*OBJECTIVE*
Transcribe only the lines from the line with "Keep writing the FreeCAD" through the line with "without(joined([body, bezel]), [well]))", exactly, counting both of those lines as part of the stretch.

A run of records:

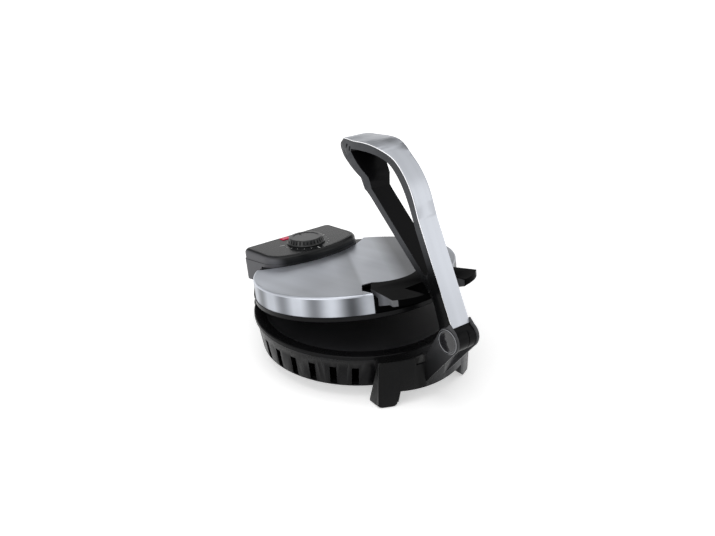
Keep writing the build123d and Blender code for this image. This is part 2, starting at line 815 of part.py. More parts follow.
arm_solid = extrude(arm_plan(), 160, both=True)
heel_top = arm_low + 5.1   # ends of the inner arm that lap under the frame
tongue_top = arm_low + 10.3
skin = skin_band(0, cover_sheet)
skin_room = skin_band(-1.5, cover_sheet + 0.03)
arm_seam = Polygon(
    (50, 4),
    (222, 4),
    (222, tongue_top),
    (213.2, tongue_top),
    (212, arm_high + 13),
    (step_x, arm_high + 13),
    (150, arm_high + 2),
    (68.5, arm_high + 2),
    (66.5, arm_high),
    (66.5, heel_top),
    (50, heel_top),
    align=None,
)
inner_zone = (lever_profile() - hand_hold()) & arm_seam
lever_screw_spots = ((57.5, 0.0), (217.5, 0.0))
lever_screw_seats = (arm_low + 1.1, arm_low + 5.5)
lever_all = across(lever_profile() - hand_hold())
arm_piece = across(inner_zone)
cover_piece = across(skin)
room_piece = extrude(lever_side() * skin_room, 40, both=True)
arm_room = extrude(lever_side() * offset(inner_zone, seat_gap), 40, both=True)
with BuildPart() as lever_frame:
    add(lever_all)
    add(arm_room, mode=Mode.SUBTRACT)
    add(room_piece, mode=Mode.SUBTRACT)
    # hub: trimmed to its width, bored for the axle, grooved near the middle
    for way in (1, -1):
        with BuildSketch(lever_side(way * hub_half)):
            Circle(ear_r + 0.6)
        extrude(amount=way * 20, mode=Mode.SUBTRACT)
    with BuildSketch(lever_side(2.0)):
        Circle(hub_r + 1)
        Circle(hub_r - 0.6, mode=Mode.SUBTRACT)
        Rectangle(40, 40, align=(Align.MIN, Align.CENTER), mode=Mode.SUBTRACT)
    extrude(amount=0.9, mode=Mode.SUBTRACT)
    with BuildSketch(lever_side()):
        Circle(axle_r + run_gap)
    extrude(amount=30, both=True, mode=Mode.SUBTRACT)
    with BuildSketch(lever_plan(arm_low)):
        with Locations(*lever_screw_spots):
            Circle(screw_r + run_gap)
    extrude(amount=16, mode=Mode.SUBTRACT)
finish("lever_frame", lever_frame.part)

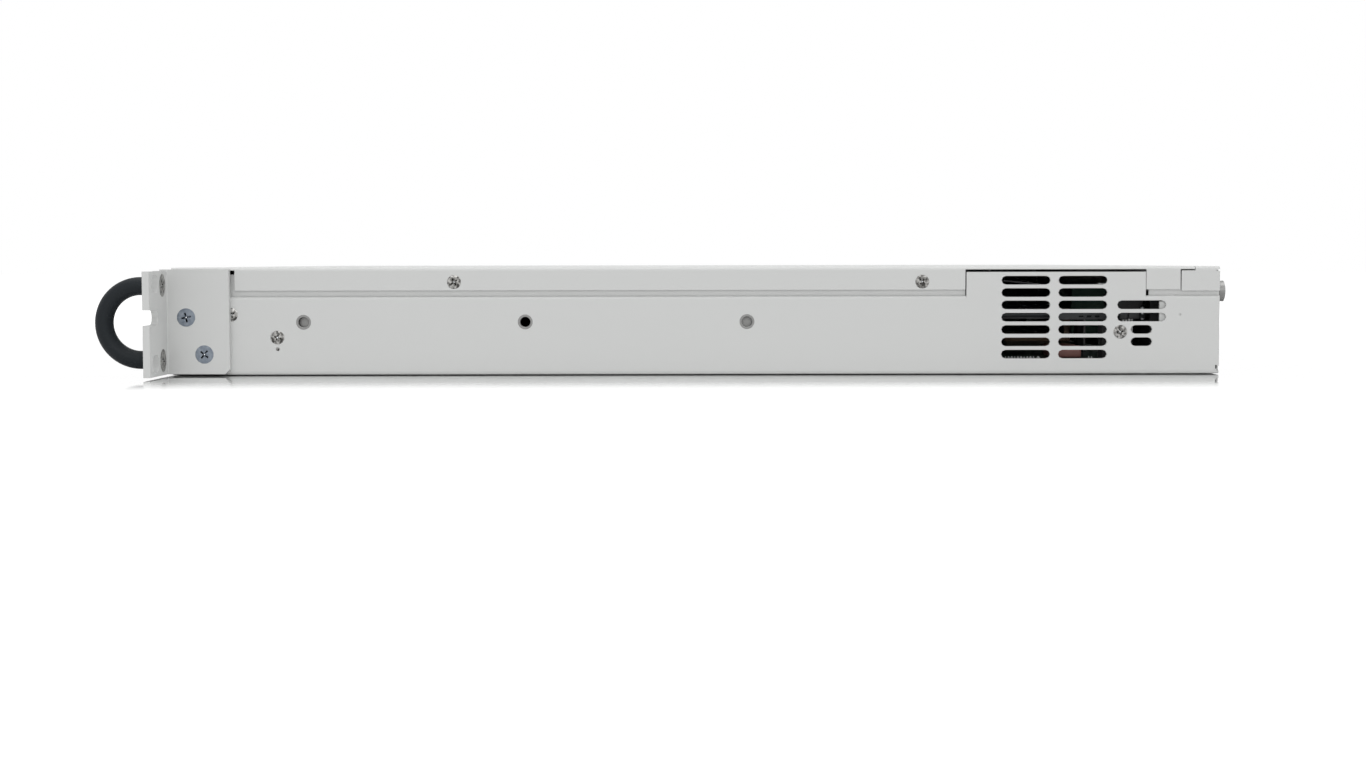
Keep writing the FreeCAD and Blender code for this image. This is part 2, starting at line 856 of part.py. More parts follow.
def make_power_switch():
    x = centred(switch_x, switch_width - 2 * fit_gap)
    z = centred(control_height, switch_height - 2 * fit_gap)
    body = block(x, (y_front, y_front + switch_body_depth), z)
    bezel = block((x[0] - switch_bezel, x[1] + switch_bezel), (y_front - switch_bezel_depth, y_front),
                  (z[0] - switch_bezel, z[1] + switch_bezel))
    well_depth = rocker_axis_depth + rocker_tail + 2 * rocker_gap
    well = block((x[0] + switch_wall, x[1] - switch_wall),
                 (y_front - switch_bezel_depth - 1, y_front + well_depth),
                 (z[0] + switch_wall, z[1] - switch_wall))
    keep("switch_body", without(joined([body, bezel]), [well]))

    # the rocker is a wedge with two faces that meet at a dull angle, leaning towards off
    reach = switch_height / 2 - fit_gap - switch_wall - rocker_gap
    face = y_front - switch_bezel_depth
    axis_y = y_front + rocker_axis_depth
    slope = math.tan(math.radians(rocker_tilt))
    front_reach = reach - (axis_y - face) * slope
    rise = front_reach * slope
    tail = (axis_y + rocker_tail, rocker_tail)
    side = [(face, -front_reach), (face + rise, 0), (face, front_reach), (axis_y, reach),
            tail, (tail[0], -tail[1]), (axis_y, -reach)]
    width = (x[0] + switch_wall + rocker_gap, x[1] - switch_wall - rocker_gap)
    rocker = along_x([(a, control_height + b, 0.0) for a, b in side], width)
    rocker.rotate(V(switch_x, axis_y, control_height), V(1, 0, 0), -rocker_tilt)
    pivot = stud((width[0] - rocker_gap / 2, axis_y, control_height),
                 (width[1] + rocker_gap / 2, axis_y, control_height), rocker_pivot)
    keep("power_rocker", joined([rocker, pivot]))


def make_knobs():
    encoders = []
    for name, x in (("volt_knob", volt_knob_x), ("amp_knob", amp_knob_x)):
        back = y_front - knob_stand_off
        front = back - knob_length
        rings = [ring(V(x, y, control_height), V(0, 1, 0), radius, knob_side_count)
                 for y, radius in ((back, knob_radius), (front, knob_radius - knob_taper))]
        grip = taper(rings[0], rings[1])
        body_back = display_board_front - hole_gap
        body_front = body_back - encoder_depth
        stem = rod((x, back - 1, control_height), (x, body_back - 1, control_height), stem_radius)
        keep(name, grip.fuse(stem).removeSplitter())
        body = block(centred(x, encoder_size), (body_front, body_back), centred(control_height, encoder_size))
        nose = stud((x, body_front, control_height), (x, y_front, control_height), encoder_nose)
        bore = rod((x, y_front - 1, control_height), (x, body_back - 0.8, control_height),
                   stem_radius + stem_gap)
        encoders.append(joined([body, nose]).cut(bore))
    keep_group("encoders", encoders)


def make_display():
    y = (y_front + fit_gap / 2, y_front + fit_gap / 2 + window_thickness)
    window = block((window_left + hole_gap, window_right - hole_gap), y,
                   centred(control_height, window_height - 2 * hole_gap))
    keep("display_window", window)
    middle = (window_left + window_right) / 2
    depth = (y[1] + fascia_plate - window_thickness, display_board_front)
    modules = []
    for side in (-1, 1):
        x = centred(middle + side * digit_spacing / 2, digit_width)
        modules.append(block(x, depth, centred(control_height, digit_height)))
    keep_group("digit_displays", modules)
    board = block((display_board_left, display_board_right), (display_board_front, display_board_back),
                  (display_board_bottom, display_board_top))
    keep("display_board", board)
    spacers = []
    for x in (display_board_left + post_inset, display_board_right - post_inset):
        for z in (display_board_bottom + post_inset, display_board_top - post_inset):
            spacers.append(stud((x, y_panel, z), (x, display_board_front, z), post_radius, 6))
    keep_group("display_spacers", spacers)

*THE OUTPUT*
Keep writing the FreeCAD and Blender code for this image. This is part 2, starting at line 856 of part.py. More parts follow.
def make_power_switch():
    x = centred(switch_x, switch_width - 2 * fit_gap)
    z = centred(control_height, switch_height - 2 * fit_gap)
    body = block(x, (y_front, y_front + switch_body_depth), z)
    bezel = block((x[0] - switch_bezel, x[1] + switch_bezel), (y_front - switch_bezel_depth, y_front),
                  (z[0] - switch_bezel, z[1] + switch_bezel))
    well_depth = rocker_axis_depth + rocker_tail + 2 * rocker_gap
    well = block((x[0] + switch_wall, x[1] - switch_wall),
                 (y_front - switch_bezel_depth - 1, y_front + well_depth),
                 (z[0] + switch_wall, z[1] - switch_wall))
    keep("switch_body", without(joined([body, bezel]), [well]))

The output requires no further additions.